[START]

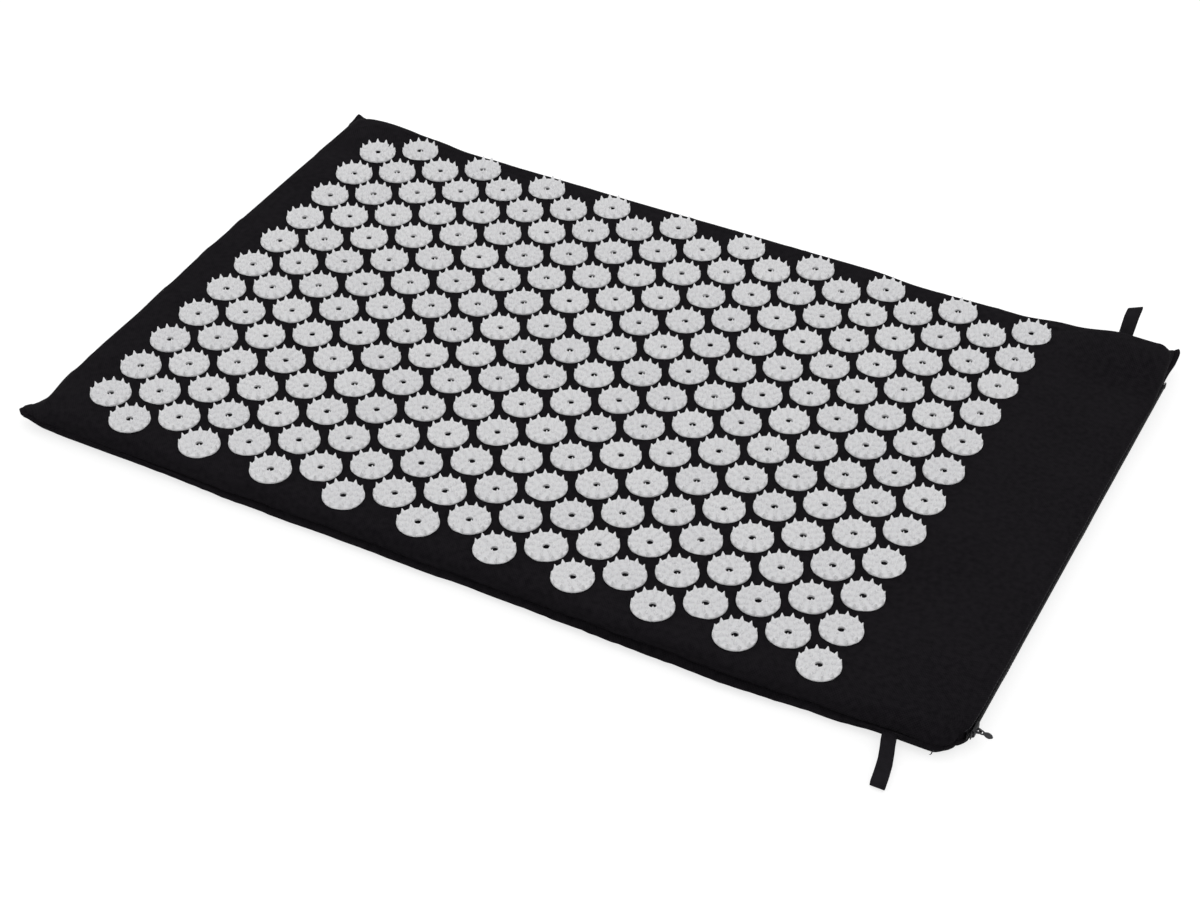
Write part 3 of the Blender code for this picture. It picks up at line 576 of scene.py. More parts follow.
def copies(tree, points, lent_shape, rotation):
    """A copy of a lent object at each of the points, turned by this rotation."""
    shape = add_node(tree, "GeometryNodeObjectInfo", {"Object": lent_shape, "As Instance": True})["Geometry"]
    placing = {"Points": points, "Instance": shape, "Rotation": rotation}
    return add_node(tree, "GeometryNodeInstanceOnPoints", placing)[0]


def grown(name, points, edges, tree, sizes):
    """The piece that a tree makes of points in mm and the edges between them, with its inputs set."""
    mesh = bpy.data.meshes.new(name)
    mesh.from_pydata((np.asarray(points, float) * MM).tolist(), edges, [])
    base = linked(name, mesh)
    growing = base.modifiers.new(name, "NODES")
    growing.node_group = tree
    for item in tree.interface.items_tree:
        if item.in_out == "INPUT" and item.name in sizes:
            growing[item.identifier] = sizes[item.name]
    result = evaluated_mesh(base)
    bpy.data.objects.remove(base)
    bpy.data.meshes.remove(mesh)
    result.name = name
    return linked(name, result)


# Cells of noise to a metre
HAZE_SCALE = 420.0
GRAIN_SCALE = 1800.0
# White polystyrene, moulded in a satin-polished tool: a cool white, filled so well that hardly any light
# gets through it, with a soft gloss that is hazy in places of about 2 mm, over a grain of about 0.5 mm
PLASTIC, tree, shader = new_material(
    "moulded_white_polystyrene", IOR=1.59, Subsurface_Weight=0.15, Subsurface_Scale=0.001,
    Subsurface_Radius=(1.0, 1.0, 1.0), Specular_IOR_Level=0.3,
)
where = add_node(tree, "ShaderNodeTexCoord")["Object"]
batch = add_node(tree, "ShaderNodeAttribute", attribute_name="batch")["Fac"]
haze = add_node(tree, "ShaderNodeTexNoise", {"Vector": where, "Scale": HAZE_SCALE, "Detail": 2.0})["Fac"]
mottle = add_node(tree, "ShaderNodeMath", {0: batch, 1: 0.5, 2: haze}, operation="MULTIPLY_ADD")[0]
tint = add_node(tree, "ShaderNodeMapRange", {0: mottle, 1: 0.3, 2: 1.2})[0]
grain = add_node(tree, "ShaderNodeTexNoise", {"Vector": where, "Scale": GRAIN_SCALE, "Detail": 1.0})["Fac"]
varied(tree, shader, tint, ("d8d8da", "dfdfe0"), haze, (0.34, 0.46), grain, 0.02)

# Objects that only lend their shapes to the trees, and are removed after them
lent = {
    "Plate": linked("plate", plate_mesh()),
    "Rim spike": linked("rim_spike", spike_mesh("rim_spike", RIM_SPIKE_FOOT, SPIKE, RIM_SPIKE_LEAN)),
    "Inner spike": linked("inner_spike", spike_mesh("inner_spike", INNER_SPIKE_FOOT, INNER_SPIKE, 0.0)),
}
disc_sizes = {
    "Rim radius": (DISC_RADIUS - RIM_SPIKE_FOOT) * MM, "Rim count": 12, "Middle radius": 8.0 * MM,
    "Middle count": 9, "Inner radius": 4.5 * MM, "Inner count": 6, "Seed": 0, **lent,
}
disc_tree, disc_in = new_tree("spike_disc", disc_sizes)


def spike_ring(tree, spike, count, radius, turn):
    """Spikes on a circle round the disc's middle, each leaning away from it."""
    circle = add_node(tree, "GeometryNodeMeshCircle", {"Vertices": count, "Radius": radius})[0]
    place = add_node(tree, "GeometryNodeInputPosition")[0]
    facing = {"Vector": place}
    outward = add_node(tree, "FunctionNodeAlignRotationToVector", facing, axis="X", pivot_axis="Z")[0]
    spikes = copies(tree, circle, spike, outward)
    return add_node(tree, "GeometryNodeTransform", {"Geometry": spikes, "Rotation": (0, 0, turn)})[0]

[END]

EXERCISE AIM:
From the first line to the last, please quote the material above exactly.

EXERCISE RESULT:
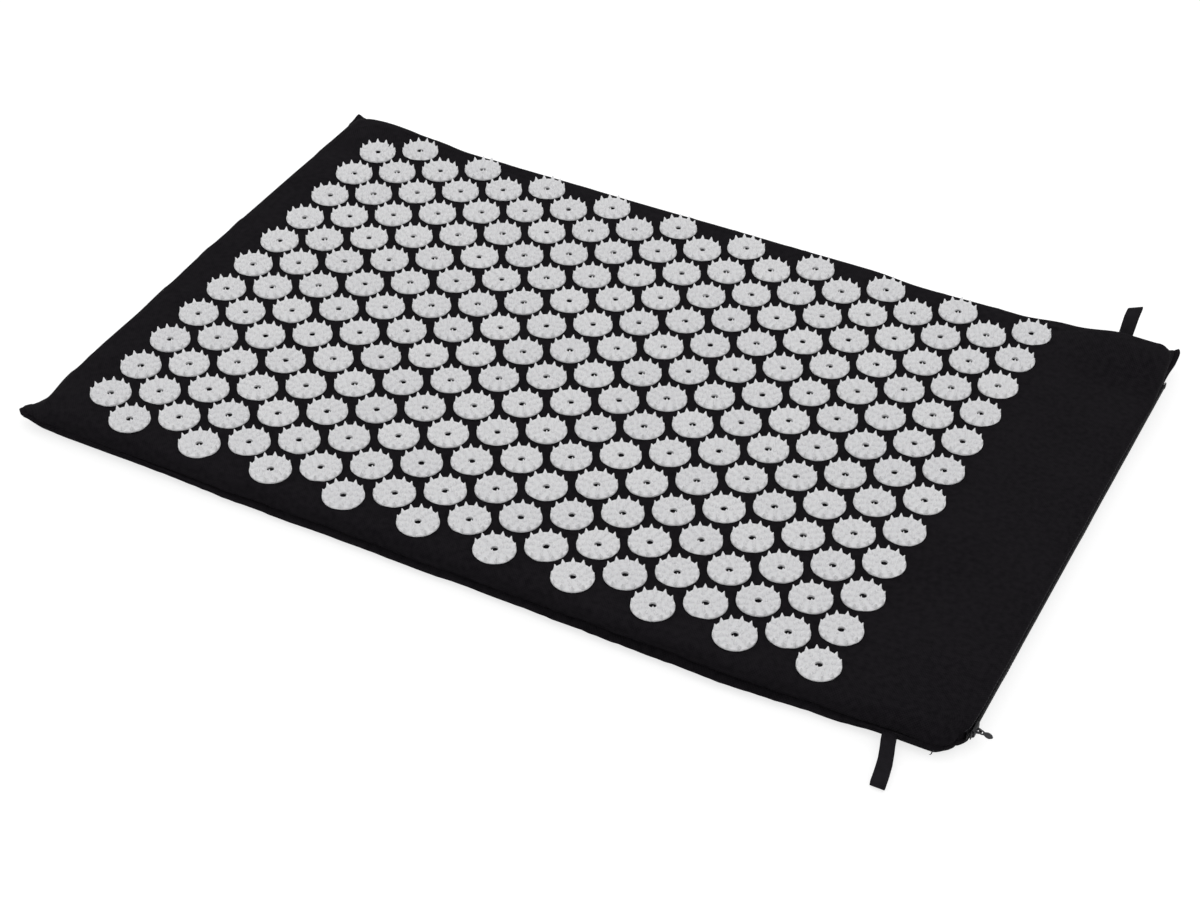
Write part 3 of the Blender code for this picture. It picks up at line 576 of scene.py. More parts follow.
def copies(tree, points, lent_shape, rotation):
    """A copy of a lent object at each of the points, turned by this rotation."""
    shape = add_node(tree, "GeometryNodeObjectInfo", {"Object": lent_shape, "As Instance": True})["Geometry"]
    placing = {"Points": points, "Instance": shape, "Rotation": rotation}
    return add_node(tree, "GeometryNodeInstanceOnPoints", placing)[0]


def grown(name, points, edges, tree, sizes):
    """The piece that a tree makes of points in mm and the edges between them, with its inputs set."""
    mesh = bpy.data.meshes.new(name)
    mesh.from_pydata((np.asarray(points, float) * MM).tolist(), edges, [])
    base = linked(name, mesh)
    growing = base.modifiers.new(name, "NODES")
    growing.node_group = tree
    for item in tree.interface.items_tree:
        if item.in_out == "INPUT" and item.name in sizes:
            growing[item.identifier] = sizes[item.name]
    result = evaluated_mesh(base)
    bpy.data.objects.remove(base)
    bpy.data.meshes.remove(mesh)
    result.name = name
    return linked(name, result)


# Cells of noise to a metre
HAZE_SCALE = 420.0
GRAIN_SCALE = 1800.0
# White polystyrene, moulded in a satin-polished tool: a cool white, filled so well that hardly any light
# gets through it, with a soft gloss that is hazy in places of about 2 mm, over a grain of about 0.5 mm
PLASTIC, tree, shader = new_material(
    "moulded_white_polystyrene", IOR=1.59, Subsurface_Weight=0.15, Subsurface_Scale=0.001,
    Subsurface_Radius=(1.0, 1.0, 1.0), Specular_IOR_Level=0.3,
)
where = add_node(tree, "ShaderNodeTexCoord")["Object"]
batch = add_node(tree, "ShaderNodeAttribute", attribute_name="batch")["Fac"]
haze = add_node(tree, "ShaderNodeTexNoise", {"Vector": where, "Scale": HAZE_SCALE, "Detail": 2.0})["Fac"]
mottle = add_node(tree, "ShaderNodeMath", {0: batch, 1: 0.5, 2: haze}, operation="MULTIPLY_ADD")[0]
tint = add_node(tree, "ShaderNodeMapRange", {0: mottle, 1: 0.3, 2: 1.2})[0]
grain = add_node(tree, "ShaderNodeTexNoise", {"Vector": where, "Scale": GRAIN_SCALE, "Detail": 1.0})["Fac"]
varied(tree, shader, tint, ("d8d8da", "dfdfe0"), haze, (0.34, 0.46), grain, 0.02)

# Objects that only lend their shapes to the trees, and are removed after them
lent = {
    "Plate": linked("plate", plate_mesh()),
    "Rim spike": linked("rim_spike", spike_mesh("rim_spike", RIM_SPIKE_FOOT, SPIKE, RIM_SPIKE_LEAN)),
    "Inner spike": linked("inner_spike", spike_mesh("inner_spike", INNER_SPIKE_FOOT, INNER_SPIKE, 0.0)),
}
disc_sizes = {
    "Rim radius": (DISC_RADIUS - RIM_SPIKE_FOOT) * MM, "Rim count": 12, "Middle radius": 8.0 * MM,
    "Middle count": 9, "Inner radius": 4.5 * MM, "Inner count": 6, "Seed": 0, **lent,
}
disc_tree, disc_in = new_tree("spike_disc", disc_sizes)


def spike_ring(tree, spike, count, radius, turn):
    """Spikes on a circle round the disc's middle, each leaning away from it."""
    circle = add_node(tree, "GeometryNodeMeshCircle", {"Vertices": count, "Radius": radius})[0]
    place = add_node(tree, "GeometryNodeInputPosition")[0]
    facing = {"Vector": place}
    outward = add_node(tree, "FunctionNodeAlignRotationToVector", facing, axis="X", pivot_axis="Z")[0]
    spikes = copies(tree, circle, spike, outward)
    return add_node(tree, "GeometryNodeTransform", {"Geometry": spikes, "Rotation": (0, 0, turn)})[0]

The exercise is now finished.